Nachdem der Gerettete mehrfach beteuert hatte, keine weitere Hilfe von Polizei oder Rettungsdienst zu brauchen, machen sich die Buben schließlich auch auf den Heimweg. Doch die Geschehnisse und der Zustand des Mannes lassen ihnen keine Ruhe. Nach einer Unterhaltung mit ihren Eltern – die beiden Jugendlichen sind Nachbarn – machen sie sich erneut auf den Weg nach draußen, um den womöglich verwirrten und verletzten Mann zu suchen.
„Wir sind sehr stolz darauf, so couragierte Jungs an unserer Schule zu haben.“
„Wir haben ihn dann in der Nähe des Friedhofs gefunden“, sagt Louis Burgschmidt rückblickend. Dort hatte sich der offenbar orientierungslose Mann untergestellt, erinnert sich der 12-Jährige. Schnell ist klar: Die Situation ist alles andere als harmlos. „Er hat dann angefangen zu weinen und sich bedankt, dass wir ihn gerettet haben“, erzählt sein 15-jähriger Kumpel. Es müsse mehr Menschen geben, die anderen helfen, hatte er zu ihnen gesagt.
Buben treffen einzig richtige Entscheidung
Doch dem Mann geht es nach wie vor nicht gut. Und so treffen die Buben der Aiblinger Wilhelm-Leibl-Realschule die einzig richtige Entscheidung und rufen den Rettungsdienst. Da die Schüler keine Kontaktdaten haben, wissen sie zunächst nicht, was aus dem verunglückten Mann geworden ist. „Sechs Tage später habe ich ihn dann zufällig am Sportplatz gesehen und habe ihn angesprochen“, berichtet Louis Burgschmidt.

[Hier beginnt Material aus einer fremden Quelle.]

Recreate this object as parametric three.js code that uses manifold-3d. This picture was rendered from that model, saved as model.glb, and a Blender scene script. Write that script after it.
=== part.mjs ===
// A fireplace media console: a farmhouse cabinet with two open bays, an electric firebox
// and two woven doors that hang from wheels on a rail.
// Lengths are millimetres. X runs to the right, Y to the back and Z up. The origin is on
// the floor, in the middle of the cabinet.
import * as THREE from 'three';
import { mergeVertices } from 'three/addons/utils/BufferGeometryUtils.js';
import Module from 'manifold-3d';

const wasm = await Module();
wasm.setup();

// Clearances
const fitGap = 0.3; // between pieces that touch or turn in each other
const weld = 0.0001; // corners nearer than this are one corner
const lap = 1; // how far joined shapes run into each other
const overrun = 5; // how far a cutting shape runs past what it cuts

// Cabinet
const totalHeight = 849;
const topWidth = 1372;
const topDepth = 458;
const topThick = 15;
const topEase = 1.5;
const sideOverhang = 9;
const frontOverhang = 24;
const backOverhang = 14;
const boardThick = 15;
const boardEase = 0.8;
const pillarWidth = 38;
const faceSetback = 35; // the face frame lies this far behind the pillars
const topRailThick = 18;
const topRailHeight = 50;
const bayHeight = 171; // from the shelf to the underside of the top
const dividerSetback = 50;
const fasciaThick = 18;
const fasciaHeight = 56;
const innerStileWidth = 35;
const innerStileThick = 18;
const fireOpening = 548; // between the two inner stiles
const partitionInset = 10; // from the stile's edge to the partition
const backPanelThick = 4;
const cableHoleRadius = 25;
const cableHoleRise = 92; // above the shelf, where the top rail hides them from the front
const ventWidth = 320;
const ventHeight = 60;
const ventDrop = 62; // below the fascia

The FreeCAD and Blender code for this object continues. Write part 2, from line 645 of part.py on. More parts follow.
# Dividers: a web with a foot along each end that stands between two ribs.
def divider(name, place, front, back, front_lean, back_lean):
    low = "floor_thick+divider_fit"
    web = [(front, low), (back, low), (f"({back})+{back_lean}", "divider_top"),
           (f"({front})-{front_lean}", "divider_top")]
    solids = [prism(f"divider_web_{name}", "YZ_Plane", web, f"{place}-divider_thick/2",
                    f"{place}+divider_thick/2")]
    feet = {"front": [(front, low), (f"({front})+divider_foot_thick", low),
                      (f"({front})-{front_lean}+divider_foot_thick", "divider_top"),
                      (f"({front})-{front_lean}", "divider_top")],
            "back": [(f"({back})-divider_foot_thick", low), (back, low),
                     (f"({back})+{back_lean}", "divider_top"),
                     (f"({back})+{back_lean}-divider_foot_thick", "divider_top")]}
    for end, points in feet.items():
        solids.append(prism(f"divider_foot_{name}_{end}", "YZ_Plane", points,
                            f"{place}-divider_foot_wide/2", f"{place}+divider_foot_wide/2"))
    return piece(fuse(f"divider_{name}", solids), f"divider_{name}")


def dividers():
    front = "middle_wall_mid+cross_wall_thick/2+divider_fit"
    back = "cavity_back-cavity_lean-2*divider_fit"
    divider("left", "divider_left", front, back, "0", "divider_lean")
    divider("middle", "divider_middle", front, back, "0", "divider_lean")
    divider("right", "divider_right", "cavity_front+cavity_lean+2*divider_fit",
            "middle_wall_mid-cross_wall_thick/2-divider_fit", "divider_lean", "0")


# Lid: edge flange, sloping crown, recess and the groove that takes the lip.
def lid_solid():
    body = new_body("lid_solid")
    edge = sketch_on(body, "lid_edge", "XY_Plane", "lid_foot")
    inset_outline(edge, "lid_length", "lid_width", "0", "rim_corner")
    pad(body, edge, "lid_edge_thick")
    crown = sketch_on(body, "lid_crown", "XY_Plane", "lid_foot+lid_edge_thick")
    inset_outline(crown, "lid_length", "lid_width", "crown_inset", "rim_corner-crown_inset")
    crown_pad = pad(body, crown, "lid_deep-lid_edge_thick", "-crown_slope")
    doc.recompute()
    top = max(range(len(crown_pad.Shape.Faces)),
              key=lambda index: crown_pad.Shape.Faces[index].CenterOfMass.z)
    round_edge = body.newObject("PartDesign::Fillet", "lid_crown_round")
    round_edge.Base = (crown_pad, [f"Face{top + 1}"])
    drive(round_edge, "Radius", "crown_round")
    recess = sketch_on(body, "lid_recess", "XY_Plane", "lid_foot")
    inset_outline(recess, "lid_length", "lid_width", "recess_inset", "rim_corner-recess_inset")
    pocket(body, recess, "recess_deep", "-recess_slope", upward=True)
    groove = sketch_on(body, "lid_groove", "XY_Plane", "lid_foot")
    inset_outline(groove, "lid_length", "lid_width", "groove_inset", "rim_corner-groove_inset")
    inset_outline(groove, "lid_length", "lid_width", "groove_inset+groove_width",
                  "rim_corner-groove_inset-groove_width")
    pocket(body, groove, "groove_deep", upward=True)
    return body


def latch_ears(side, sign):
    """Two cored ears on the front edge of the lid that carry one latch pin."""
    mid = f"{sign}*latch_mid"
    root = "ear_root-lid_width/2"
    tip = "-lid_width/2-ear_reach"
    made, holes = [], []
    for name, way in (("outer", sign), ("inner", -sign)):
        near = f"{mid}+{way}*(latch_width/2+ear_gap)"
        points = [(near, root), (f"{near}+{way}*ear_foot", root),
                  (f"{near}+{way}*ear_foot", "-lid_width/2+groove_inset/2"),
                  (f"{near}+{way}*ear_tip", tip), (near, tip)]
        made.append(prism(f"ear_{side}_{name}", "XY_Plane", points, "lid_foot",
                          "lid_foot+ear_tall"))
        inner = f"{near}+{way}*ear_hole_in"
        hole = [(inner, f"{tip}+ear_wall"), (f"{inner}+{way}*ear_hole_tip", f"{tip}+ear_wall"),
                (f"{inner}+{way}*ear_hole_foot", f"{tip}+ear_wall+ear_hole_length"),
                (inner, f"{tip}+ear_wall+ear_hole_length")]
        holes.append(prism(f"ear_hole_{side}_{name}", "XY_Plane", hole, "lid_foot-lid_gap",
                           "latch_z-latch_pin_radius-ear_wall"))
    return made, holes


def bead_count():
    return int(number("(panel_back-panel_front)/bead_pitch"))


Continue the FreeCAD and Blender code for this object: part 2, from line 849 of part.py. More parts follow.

Dabei sei deutlich geworden, wie ernst die Situation tatsächlich gewesen ist. Denn der Mann war gerade aus dem Krankenhaus entlassen worden und habe unter Tränen gesagt: „Ohne die Hilfe der Jungs würde ich nicht mehr leben.“
Der Vorfall beeindruckt auch die Polizeiinspektion Bad Aibling und die Wilhelm-Leibl-Realschule. Erst kürzlich hatten die beiden Schüler an einer regelmäßig stattfindenden Schulung zum Thema „Zivilcourage“ durch die Verbindungsbeamtin der Polizei, Valeska Gerber, teilgenommen. Neben Gerber zeigt sich nun auch die Schulleitung sowie die Klassenleitungen gleichermaßen erfreut darüber, wie sich die Schüler verhalten haben. „Wir danken euch sehr, dass ihr so hilfsbereit und beherzt geholfen habt. Wir sind sehr stolz darauf, so couragierte Jungs an unserer Schule zu haben“, betont Schulleiter Matthias Wabner.
Wofür sich die Lebensretter noch einsetzen
Und die große Hilfsbereitschaft endet an dieser Stelle nicht. Wie die beiden Lebensretter berichten, sei das Fahrrad des hilfsbedürftigen Mannes nach dem Unfall auch noch gestohlen worden. „Wir wollen ihm jetzt ein neues besorgen“, sagt Louis Burgschmidt entschlossen. Die Kumpels hätten bereits mit dem Bauhof Kontakt aufgenommen, damit der Mann ein älteres herrenloses Rad, welches niemand mehr benötigt, nutzen kann. Eine Adresse oder den vollen Namen des Mannes haben sie zwar nicht, „aber man sieht sich hier immer wieder“, erklärt Louis Burgschmidt.
Ganz bescheiden wollen die beiden Schüler ihr beherztes Eingreifen, durch das der Mann vor dem Ertrinken gerettete worden war, nicht unnötig aufbauschen. „Für uns ist das jetzt nichts Besonderes. Ich finde, jeder sollte Menschen helfen, denen es nicht gut geht“, so der 15-jährige Marinus Hutter. Die Eltern der beiden Teenager sind jedenfalls mächtig stolz. Und da sind sie sicher nicht die einzigen.